THE attack question

Sort:
Avatar of thesexyknight

Would you rather....:

Go up in material, say a minor piece, not just a pawn (i.e. a gambit), for a positional disadvantage that is equal and opposite to the material gained

or...

would you rather give up material and gain an equal opposite positional advantage?

Naturally the idea of a material advantage might be to trade off pieces and win an endgame where as a positional advantage may require going for a quicker win or fighting to regain greater material.

Thoughts? Sealed

Avatar of Nickrin

I usually don't think when I move, I just let my instincts guide me.

Avatar of SlipperySims

Tough question--usually prefer material gain.  But depends if positional move bears permanent advantage rather then temporary.

Avatar of oinquarki

Well no two imbalances can be perfectly equal, can they?

Avatar of orangehonda

Dang, what offsets a whole knight without going over?  Like connected passers or something?  A strong attack maybe?

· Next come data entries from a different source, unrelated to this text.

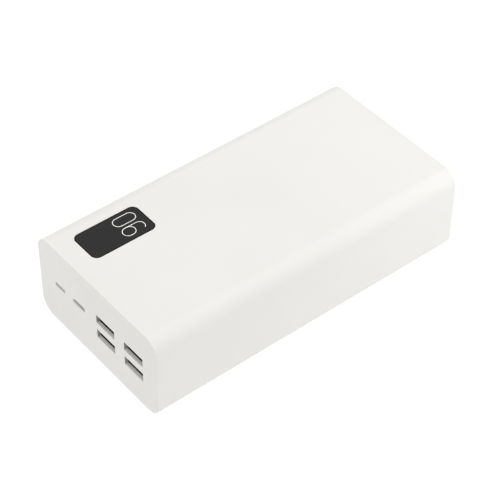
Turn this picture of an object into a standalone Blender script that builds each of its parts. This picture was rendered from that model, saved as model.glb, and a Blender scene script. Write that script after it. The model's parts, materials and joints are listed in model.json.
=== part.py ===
"""Portable power bank: rounded-rectangle sleeve with two end caps, a flush display window,
four USB-A outputs, a USB-C port, a micro-USB input and a side power button.

Metres, +Z up. X is the width, Y the length with the port end at -Y, Z the thickness.
The origin is at the centre of the bottom of the bounding box.
"""

import math

import bmesh
import bpy
from mathutils import Matrix, Vector

MM = 0.001

# Driving dimensions, in millimetres
LENGTH = 160.0
WIDTH = 82.0
HEIGHT = 43.0
CORNER_R = 7.5  # the four long edges
END_R = 0.5  # the edges round each end face
WALL = 2.0
PLATE = 1.7  # end plate thickness
GAP = 0.3  # between neighbouring pieces
SPIGOT = 3.6  # how far an end cap's ring reaches into the sleeve
SPIGOT_WALL = 1.4

WINDOW_X = -21.45
WINDOW_Y = -54.55
WINDOW_W = 17.1
WINDOW_L = 32.0
WINDOW_R = 3.2
LENS_T = 1.6

USB_A_X = (5.68, 24.75)  # centres of the left and the right column
USB_A_Z = (25.05, 16.65)  # centres of the upper and the lower row
USB_A_CUT = (12.4, 4.65, 0.35)
USB_A_SHELL = (13.2, 5.3, 14.0)
USB_A_WALL = 0.3
USB_C_AT = (-12.8, 22.85)
USB_C_CUT = (8.5, 2.5, 1.2)
USB_C_SHELL = (9.0, 3.2, 9.0)
MICRO_AT = (-26.4, 22.45)
MICRO_CUT = (6.95, 1.85, 0.5)
MICRO_SHELL = (7.6, 2.4, 6.0)

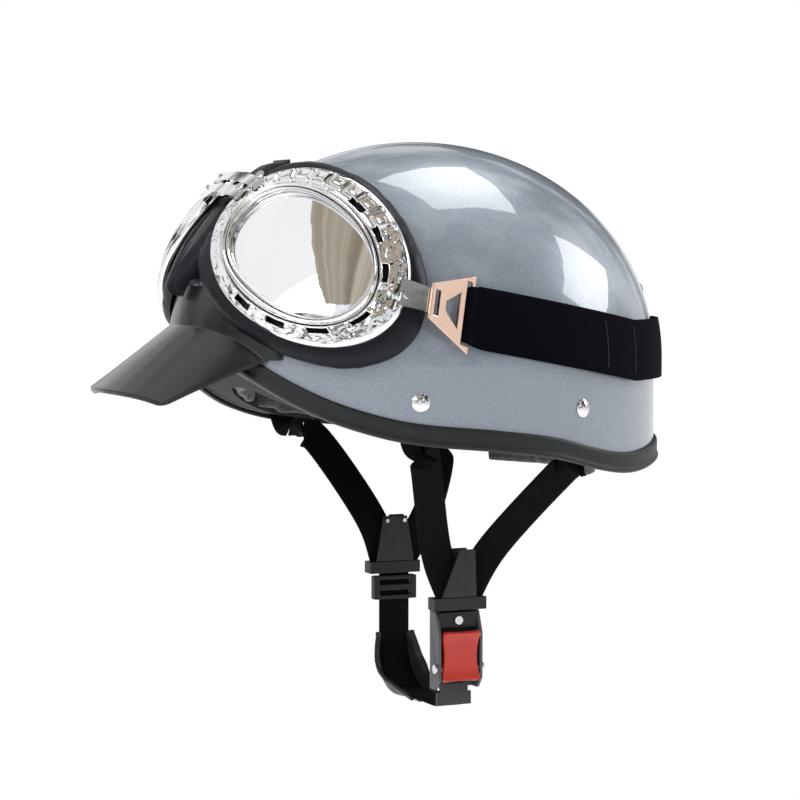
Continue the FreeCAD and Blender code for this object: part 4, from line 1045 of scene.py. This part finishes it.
def strap_section(width, thick, columns=12):
    """(across, through) points of a strap's section, with rounded selvedges."""
    points = []
    for side in (1, -1):
        for j in range(columns + 1):
            u = -1 + 2 * j / columns
            edge = (1 - abs(u) ** 10) ** 0.5
            points.append((u * side * width / 2, side * thick / 2 * max(edge, 0.2)))
    return points


def strap_piece(name, stations, width, thick, rib_pitch=2.2, rib_depth=0.22, step=0.55):
    """A ribbed strap through (centre, across, face) stations, with its run stored for the weave."""
    centres = [s[0] for s in stations]
    acrosses = [s[1].normalized() for s in stations]
    faces = [s[2].normalized() for s in stations]
    samples = 400
    path = [curve_through(centres, (len(centres) - 1) * k / samples) for k in range(samples + 1)]
    lengths = [0.0]
    for a, b in zip(path, path[1:]):
        lengths.append(lengths[-1] + (b - a).length)
    count = int(lengths[-1] / step)
    section = strap_section(width, thick)
    grid, runs = [], []
    k = 0
    for i in range(count + 1):
        want = lengths[-1] * i / count
        while k < samples - 1 and lengths[k + 1] < want:
            k += 1
        f = (want - lengths[k]) / max(lengths[k + 1] - lengths[k], 1e-9)
        centre = path[k].lerp(path[k + 1], f)
        run = (path[min(k + 2, samples)] - path[max(k - 1, 0)]).normalized()
        t = (len(centres) - 1) * (k + f) / samples
        face = curve_through(faces, t)
        face = (face - run * face.dot(run)).normalized()
        across = run.cross(face).normalized()
        if across.dot(curve_through(acrosses, t)) < 0:
            across = -across
        rib = 0.5 + 0.5 * math.cos(2 * math.pi * want / rib_pitch)
        row = []
        for w, h in section:
            edge = 1 - step_up(0.86, 0.98, abs(w) / (width / 2))
            height = h - math.copysign(rib_depth * rib * edge, h)
            row.append(centre + across * w + face * height)
            runs.append((want, w))
        grid.append(row)
    return grid_piece(name, grid, close_columns=True, caps=True, runs=runs)


def leg_stations(index, side):
    """Stations of one webbing leg from its rivet down into the divider's bar."""
    y, z = RIVET_SPOTS[index]
    p = surface_point(-SHELL_WALL - 1.6, y, z, side)
    n = surface_normal(surface_point(0, y, z, side))
    across = V((-n.y * side, n.x * side, 0))
    edge_z, root_y = LEG_EDGE_Z[index], LEG_ROOT_Y[index]
    top_z = DIVIDER_TOP_Z[side]
    x = side * (DIVIDER_X + PLY * (1 - index))
    free = V((side * EDGE_X, root_y, edge_z - 6))
    neck = V((x, LOOP_Y + LEG_NECK[index], top_z))
    foot = V((x, LOOP_Y + LEG_FOOT[index], top_z - DIVIDER_HEIGHT - 2))
    run = (neck - free).normalized()
    hang_across = V((side, 0, 0)).cross(run).normalized()
    if hang_across.y < 0:
        hang_across = -hang_across
    hang_face = hang_across.cross(run)
    if hang_face.x * side < 0:
        hang_face = -hang_face
    slant = (foot - neck).normalized()
    foot_across = V((0, -slant.z, slant.y))
    bend_y = p.y + (root_y - p.y) * 0.4
    bend_face = V((n.x * 0.7, n.y * 0.7, 0.7))
    flat = V((side, 0, 0))
    return [(V((p.x, p.y, z + 9)), across, n), (V((p.x, p.y, edge_z + 12)), across, n),
            (V((side * (EDGE_X + 15), bend_y, edge_z + 1)), across + hang_across, bend_face),
            (free, hang_across, hang_face), (neck, foot_across + hang_across, flat),
            (foot, foot_across, flat)]


def sole_x(side):
    return side * (DIVIDER_X - PLY)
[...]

That's quite an imbalance, I'd only go for it if I was comfortable i.e. if I didn't think my opponent's side of the bargain was easy for him to play.  To put it another way, against a lower rated player, I'd be more likely to grab the material.  Against a master I'd be less likely.

Give a master a strong attack on my king would be tough -- give a lesser player connected passers for a piece and it's likely he'll blunder the pawns.

Avatar of Frankdawg

In most cases, I am going to say position > material

Avatar of thesexyknight
oinquarki wrote:

Well no two imbalances can be perfectly equal, can they?


Probably not. But we're just playing pretend anyways Smile

Avatar of lebronjames6

uhhhh it depends, does the material after about 15 or 20 moves of surviving an initiative, outweigh the position then?? or vise versa?